Honduran media (white shirts) is insisting that there is a secret pact between Lobo and Chavez, and if we take this cable at face value it seems to be so. The secret pact is for Lobo to promote a Constituent Assembly, while he is saying in public he is not promoting such thing. He seems to admit this cable is authentic, so it's hard now to avoid that conclusion. How odd: this amounts to admit his deceptive behavior.

Maybe Noriega interprets this readiness to compromise with Chavez as "revolutionary fervor", and this doesn't seem far fetched, but there's also the possibility that Lobo is simply lying to Chavez. For a secret pact you would expect no less than a face to face encounter, lacking the assurance of a written document.
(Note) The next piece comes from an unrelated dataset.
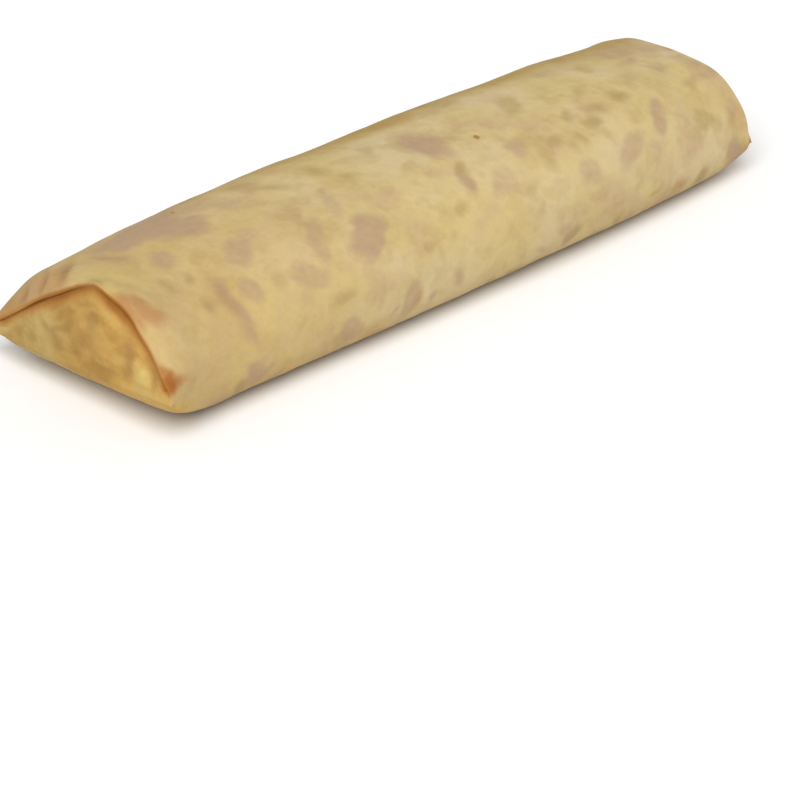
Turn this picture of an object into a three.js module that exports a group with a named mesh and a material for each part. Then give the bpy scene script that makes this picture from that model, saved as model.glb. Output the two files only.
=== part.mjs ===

And I don't believe the Honduran government is in such a precarious position as implied in the cable. He could fire Romeo Vasquez tomorrow and nothing would happen.

Obviously false is also the statement that the Armed Forces are the only support that Lobo has to promote the constitutional changes. Are these the same Armed Forces responsible for the Zelaya's ouster? Where is the Resistance in this picture? Don't they support the Constituent, also?

In response to Ecuador's demand that the authors of the coup be punished, Lobo Sosa noted that he had been called on the carpet by Congress (many members among the authors of the coup) when, traveling in Europe, he simply referred to the June 2009 coup as a coup.

You misread this part of the cable. He's not talking about the Honduras' Congress, but about the US Congress. It's pretty weird this is even mentioned.

Finally, I find it strange for a Venezuelan diplomatic officer to use a Hondutel's email address. This makes me wonder if the cable is really authentic. (Check the cable in PDF).

RNS said...

Just because the Honduran media insist there's a secret pact doesn't make it so, and nothing in the cable supports that conclusion; certainly not the discussion of the Constituyente.

Supporting the Constituyente is not evidence of a secret pact. Porfirio Lobo Sosa indicated before the November 2009 elections that if a Constituyente was the will of the people, he'd go along with it, long before any meeting with a representative of the Venezuelan government.

You can believe what you want to, but the cable says nothing to support what you believe. You're reading into the document something that isn't there.

As for the statement about Congress, you are correct. My bad.